Effects of fire on interception loss in a coniferous and broadleaved mixed forest

Abstract

Interception loss is a crucial part of the hydrological cycle and can influence the water and energy balance between the soil surface and atmosphere. Fire alters forest structure and then can immediately modify hydrological factors that influence interception loss. We monitored and simulated canopy rainfall partitioning responses to fire were monitored in a coniferous and broadleaved mixed forest. The results showed that fire had significant impacts on the process of gross rainfall partitioning. Fire enhanced throughfall rate from 71.1% to 77.9%, but reduced interception loss rate from 22.3% to 19.8% and reduced stemflow rate from 6.6% to 2.3%. Our analysis showed that the revised Gash model can accurately predict interception loss and other rainfall fractions in the burned forest.

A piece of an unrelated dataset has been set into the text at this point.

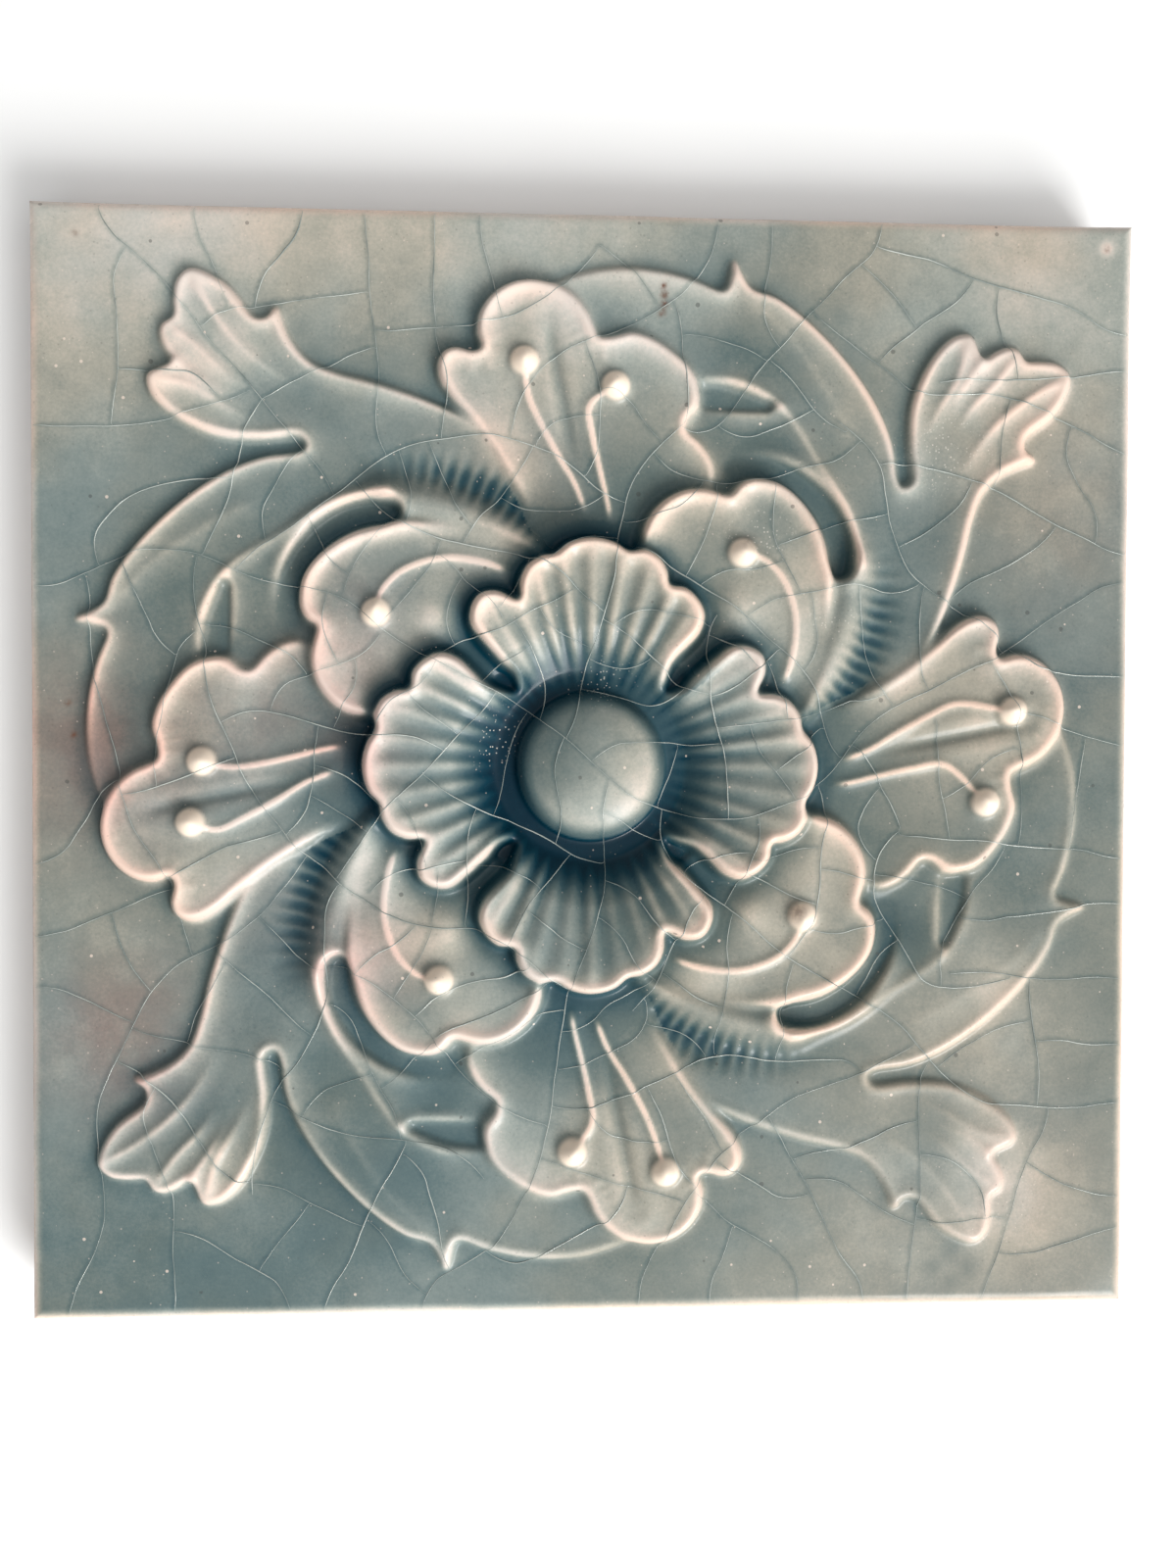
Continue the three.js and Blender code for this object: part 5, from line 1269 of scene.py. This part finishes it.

The fire altered the proportions of interception loss components and their sensitivity to model parameters. However, the dominant components of interception loss were still attributed to evaporation from the water-saturated canopy during and after storms. Moreover, the predicted interception loss was still highly sensitive to changes in canopy cover, rain intensity, and evaporation rate. These findings provide useful information for evaluating post-fire changes in forest canopy water budgets and for predicting rainfall partitioning in response to climate change.